Now this notion is based mostly on the research of the Dartmouth Institute for Health Policy & Clinical Practice. It shows Medicare spending in some regions of the country is significantly higher than others. Kaiser Health News: “This geographic variation in spending, which the government has also examined, was a motivating force behind a number of government initiatives including changes in Medicare payment to reward hospitals and doctors who provide good care efficiently.”

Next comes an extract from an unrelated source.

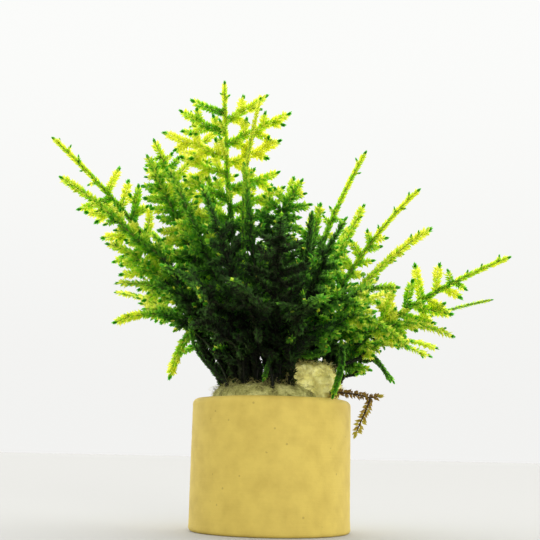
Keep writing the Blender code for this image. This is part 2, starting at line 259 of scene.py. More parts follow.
def tone_of(graph: Graph) -> Socket:
    """The tone that a leaf, stem or fibre carries in its map, from old or in painted shade to young."""
    uv = graph.add("ShaderNodeUVMap", uv_map=UV_MAP).outputs["UV"]
    return graph.add("ShaderNodeSeparateXYZ", {"Vector": uv}).outputs["X"]


@dataclass(frozen=True)
class LeafFinish:
    """Thin leaf that lets light through: colours run from old leaves and painted shade to young ones."""

    name: str
    surface: Stops
    glow: Stops
    clearness: float = 0.84
    roughness: float = 0.5
    gloss: float = 0.35

    def material(self) -> Material:
        """A glossy-skinned leaf mixed with light that passes through it."""
        material, graph, output = new_material(self.name)
        tone = tone_of(graph)
        inputs = {
            "Base Color": ramp(graph, tone, self.surface),
            "Roughness": self.roughness,
            "Specular IOR Level": self.gloss,
        }
        skin = graph.add("ShaderNodeBsdfPrincipled", inputs).outputs[0]
        lit_from_behind(graph, output, skin, ramp(graph, tone, self.glow), self.clearness)
        return material


@dataclass(frozen=True)
class StemFinish:
    """Thin stem or fibre, with colours by its tone, that lets some light through."""

    name: str
    stops: Stops
    clearness: float = 0.5
    roughness: float = 0.55

    def material(self) -> Material:
        """A skin mixed with light that passes through it."""
        material, graph, output = new_material(self.name)
        colour = ramp(graph, tone_of(graph), self.stops)
        inputs = {"Base Color": colour, "Roughness": self.roughness}
        skin = graph.add("ShaderNodeBsdfPrincipled", inputs).outputs[0]
        lit_from_behind(graph, output, skin, colour, self.clearness)
        return material


@dataclass(frozen=True)
class ClayFinish:
    """Matt ochre clay with soft mottling, fine specks and faint turning lines."""

    name: str = "clay"
    light: Colour = (0.67, 0.51, 0.106)
    dark: Colour = (0.57, 0.42, 0.083)
    speck: Colour = (0.25, 0.16, 0.04)
    mottling: Pair = (0.3, 0.62)
    mottles_per_metre: float = 260.0
    grains_per_metre: float = 2600.0
    specks_per_metre: float = 520.0
    speck_patches_per_metre: float = 240.0
    speck_radius: float = 0.13
    speck_rarity: float = 0.6
    speck_share: float = 0.4
    turning_lines: Triple = (40.0, 40.0, 1500.0)
    grain_height: float = 0.5
    bump_strength: float = 0.35
    bump_height: float = 0.12 * MM
    roughness: float = 0.72
    gloss: float = 0.3

    def colour(self, graph: Graph, place: Socket) -> Socket:
        """Mottled clay with a dark speck here and there."""
        mottle = graph.noise(place, self.mottles_per_metre, 6.0)
        body = ramp(graph, mottle, tuple(zip(self.mottling, (self.dark, self.light))))
        inputs = {"Vector": place, "Scale": self.specks_per_metre}
        cells = graph.add("ShaderNodeTexVoronoi", inputs).outputs["Distance"]
        near = graph.math("LESS_THAN", cells, self.speck_radius)
        chosen = graph.noise(place, self.speck_patches_per_metre, 2.0)
        rare = graph.math("GREATER_THAN", chosen, self.speck_rarity)
        share = graph.math("MULTIPLY", graph.math("MULTIPLY", near, rare), self.speck_share)
        mix = graph.add("ShaderNodeMix", {0: share}, data_type="RGBA")
        graph.feed(mix.inputs[6], body)
        graph.feed(mix.inputs[7], (*self.speck, 1.0))
        return mix.outputs[2]

    def material(self) -> Material:
        """Clay that reads its place on the piece."""
        material, graph, output = new_material(self.name)
        place = graph.add("ShaderNodeTexCoord").outputs["Object"]
        rings = graph.add("ShaderNodeMapping", {"Vector": place, "Scale": self.turning_lines}).outputs[0]
        grain = graph.math("MULTIPLY", graph.noise(place, self.grains_per_metre, 3.0), self.grain_height)
        height = graph.math("ADD", grain, graph.noise(rings, 1.0, 4.0))
        inputs = {"Height": height, "Strength": self.bump_strength, "Distance": self.bump_height}
        bump = graph.add("ShaderNodeBump", inputs).outputs[0]
        inputs = {
            "Base Color": self.colour(graph, place),
            "Normal": bump,
            "Roughness": self.roughness,
            "Specular IOR Level": self.gloss,
        }
        skin = graph.add("ShaderNodeBsdfPrincipled", inputs)
        graph.feed(output.inputs["Surface"], skin.outputs[0])
        return material


@dataclass(frozen=True)
class WoolFinish:
    """Damp mineral wool, with colours that change in patches."""

    name: str
    stops: Stops
    patches_per_metre: float = 420.0
    fibres_per_patch: float = 5.0
    patch_share: float = 0.7
    fibre_share: float = 0.3
    bump_strength: float = 0.5
    bump_height: float = 0.2 * MM
    roughness: float = 0.9
    gloss: float = 0.2

    def material(self) -> Material:
        """Rough fibres that read their place on the piece."""
        material, graph, output = new_material(self.name)
        place = graph.add("ShaderNodeTexCoord").outputs["Object"]
        patch = graph.noise(place, self.patches_per_metre, 6.0)
        fine = graph.noise(place, self.fibres_per_patch * self.patches_per_metre, 2.0)
        broad = graph.math("MULTIPLY", patch, self.patch_share)
        blend = graph.math("ADD", broad, graph.math("MULTIPLY", fine, self.fibre_share))
        inputs = {"Height": fine, "Strength": self.bump_strength, "Distance": self.bump_height}
        bump = graph.add("ShaderNodeBump", inputs).outputs[0]
        inputs = {
            "Base Color": ramp(graph, blend, self.stops),
            "Normal": bump,
            "Roughness": self.roughness,
            "Specular IOR Level": self.gloss,
        }
        skin = graph.add("ShaderNodeBsdfPrincipled", inputs)
        graph.feed(output.inputs["Surface"], skin.outputs[0])
        return material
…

And if that research is wrong? Well, then we have a problem. And a paper from a Federal Reserve economist suggests just that (via KHN):
[T]he variation in Medicare spending across states is attributable to factors that affect health and health behaviors, rather than practice styles. … It is not surprising that states in the South spend more on Medicare and have worse outcomes. These states perform significantly worse in numerous areas, including high school graduation rates, test scores, insurance, unemployment, violent crime, and teenage pregnancy. There are many ways that such differences can affect health utilization and outcomes, including differences in underlying health, social supports and social stressors, patient self-care and advocacy, ease of access to services, capabilities and quality of hospital and physician nurses and technicians, and cultural differences in attitudes toward care. A comparison of health spending in Mississippi with health spending in Minnesota is not likely to provide a usual metric of the ‘inefficiencies’ of the health system, nor is likely to provide a useful guide to improve the quality of care in places where it is lacking.
Certainly this is still an open issue, as the KHN article makes clear. But the fact that it is — and that we still rejiggered a fifth of the economy partly based on this research — should give policymakers pause — and perhaps a new found sense of humility.